— START —

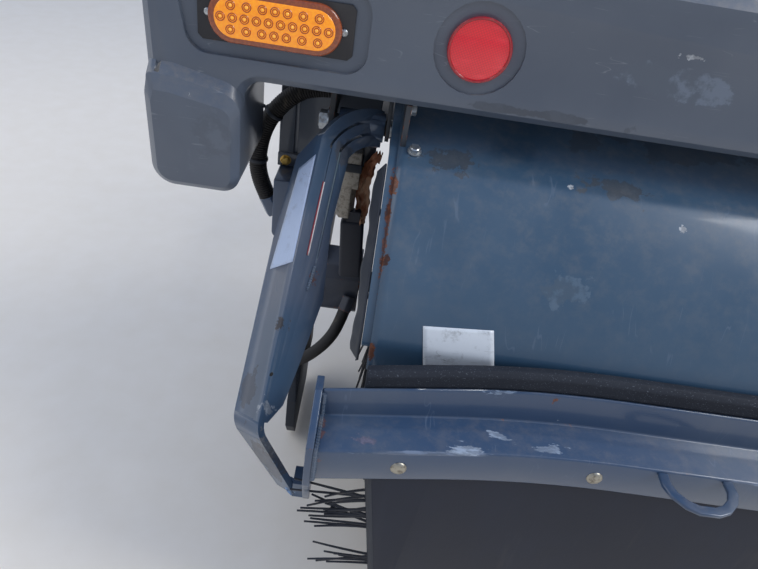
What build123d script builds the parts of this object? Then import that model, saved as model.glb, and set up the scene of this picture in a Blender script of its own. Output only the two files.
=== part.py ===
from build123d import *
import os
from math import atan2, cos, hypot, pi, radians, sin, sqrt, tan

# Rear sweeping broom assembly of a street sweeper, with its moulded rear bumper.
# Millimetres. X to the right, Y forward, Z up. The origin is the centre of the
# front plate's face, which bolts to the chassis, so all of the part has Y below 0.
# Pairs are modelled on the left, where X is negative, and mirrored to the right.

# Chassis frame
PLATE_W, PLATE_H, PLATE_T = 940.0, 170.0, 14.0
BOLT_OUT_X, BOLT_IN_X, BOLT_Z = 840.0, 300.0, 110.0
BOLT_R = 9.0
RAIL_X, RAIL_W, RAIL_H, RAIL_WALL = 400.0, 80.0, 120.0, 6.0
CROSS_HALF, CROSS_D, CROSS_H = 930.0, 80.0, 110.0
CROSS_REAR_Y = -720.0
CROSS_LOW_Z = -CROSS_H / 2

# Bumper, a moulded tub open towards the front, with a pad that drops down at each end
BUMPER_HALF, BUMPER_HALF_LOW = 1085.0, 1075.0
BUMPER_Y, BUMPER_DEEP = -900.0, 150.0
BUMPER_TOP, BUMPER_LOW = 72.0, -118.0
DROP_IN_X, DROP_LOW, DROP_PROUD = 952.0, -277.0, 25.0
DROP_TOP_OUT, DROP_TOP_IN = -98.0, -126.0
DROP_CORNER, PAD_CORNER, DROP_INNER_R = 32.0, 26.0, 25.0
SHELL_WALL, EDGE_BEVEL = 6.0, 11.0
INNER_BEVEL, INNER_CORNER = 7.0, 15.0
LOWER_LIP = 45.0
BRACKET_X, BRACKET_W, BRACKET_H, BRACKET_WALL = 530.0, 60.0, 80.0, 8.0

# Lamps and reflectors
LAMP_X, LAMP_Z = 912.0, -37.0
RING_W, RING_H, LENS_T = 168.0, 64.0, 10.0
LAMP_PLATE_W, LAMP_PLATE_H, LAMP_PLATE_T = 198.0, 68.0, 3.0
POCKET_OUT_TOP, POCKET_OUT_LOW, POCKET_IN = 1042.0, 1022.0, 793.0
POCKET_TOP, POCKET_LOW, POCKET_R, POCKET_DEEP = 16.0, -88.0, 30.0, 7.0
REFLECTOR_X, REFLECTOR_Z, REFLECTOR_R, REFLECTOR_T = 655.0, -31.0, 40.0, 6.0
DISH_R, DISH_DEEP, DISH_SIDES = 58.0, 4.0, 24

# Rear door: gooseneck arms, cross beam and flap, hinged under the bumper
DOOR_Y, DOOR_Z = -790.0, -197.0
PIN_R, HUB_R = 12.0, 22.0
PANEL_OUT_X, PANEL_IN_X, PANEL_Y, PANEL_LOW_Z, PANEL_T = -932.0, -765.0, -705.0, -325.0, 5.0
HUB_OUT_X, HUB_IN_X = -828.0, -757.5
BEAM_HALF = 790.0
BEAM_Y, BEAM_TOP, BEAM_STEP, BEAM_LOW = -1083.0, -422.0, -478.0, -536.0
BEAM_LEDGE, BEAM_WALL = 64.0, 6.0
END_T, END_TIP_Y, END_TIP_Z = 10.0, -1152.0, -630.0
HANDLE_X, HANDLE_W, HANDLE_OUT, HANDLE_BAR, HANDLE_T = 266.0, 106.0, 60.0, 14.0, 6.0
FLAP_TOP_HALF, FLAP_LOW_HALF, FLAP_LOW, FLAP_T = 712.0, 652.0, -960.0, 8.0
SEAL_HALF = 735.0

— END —

» Task prompt
Everything from the first line of the data through the line containing "BRACKET_X, BRACKET_W, BRACKET_H, BRACKET_WALL" should be echoed exactly. Add nothing.

» Written reply
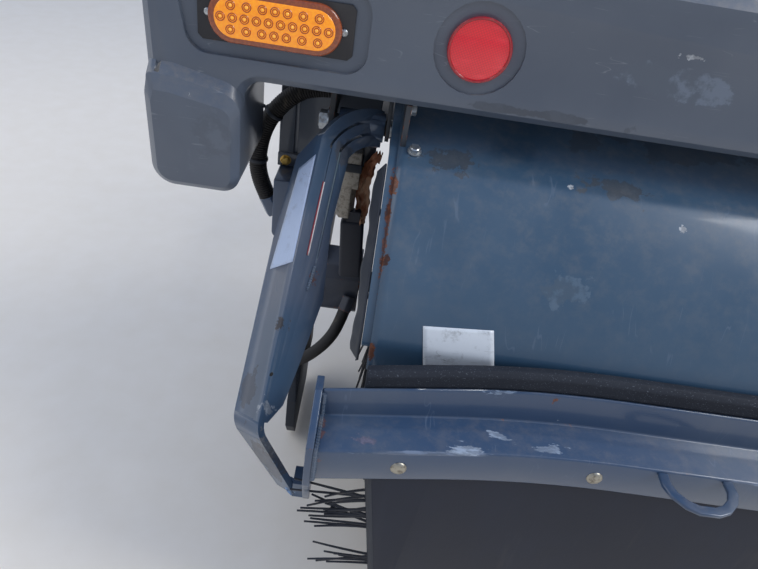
What build123d script builds the parts of this object? Then import that model, saved as model.glb, and set up the scene of this picture in a Blender script of its own. Output only the two files.
=== part.py ===
from build123d import *
import os
from math import atan2, cos, hypot, pi, radians, sin, sqrt, tan

# Rear sweeping broom assembly of a street sweeper, with its moulded rear bumper.
# Millimetres. X to the right, Y forward, Z up. The origin is the centre of the
# front plate's face, which bolts to the chassis, so all of the part has Y below 0.
# Pairs are modelled on the left, where X is negative, and mirrored to the right.

# Chassis frame
PLATE_W, PLATE_H, PLATE_T = 940.0, 170.0, 14.0
BOLT_OUT_X, BOLT_IN_X, BOLT_Z = 840.0, 300.0, 110.0
BOLT_R = 9.0
RAIL_X, RAIL_W, RAIL_H, RAIL_WALL = 400.0, 80.0, 120.0, 6.0
CROSS_HALF, CROSS_D, CROSS_H = 930.0, 80.0, 110.0
CROSS_REAR_Y = -720.0
CROSS_LOW_Z = -CROSS_H / 2

# Bumper, a moulded tub open towards the front, with a pad that drops down at each end
BUMPER_HALF, BUMPER_HALF_LOW = 1085.0, 1075.0
BUMPER_Y, BUMPER_DEEP = -900.0, 150.0
BUMPER_TOP, BUMPER_LOW = 72.0, -118.0
DROP_IN_X, DROP_LOW, DROP_PROUD = 952.0, -277.0, 25.0
DROP_TOP_OUT, DROP_TOP_IN = -98.0, -126.0
DROP_CORNER, PAD_CORNER, DROP_INNER_R = 32.0, 26.0, 25.0
SHELL_WALL, EDGE_BEVEL = 6.0, 11.0
INNER_BEVEL, INNER_CORNER = 7.0, 15.0
LOWER_LIP = 45.0
BRACKET_X, BRACKET_W, BRACKET_H, BRACKET_WALL = 530.0, 60.0, 80.0, 8.0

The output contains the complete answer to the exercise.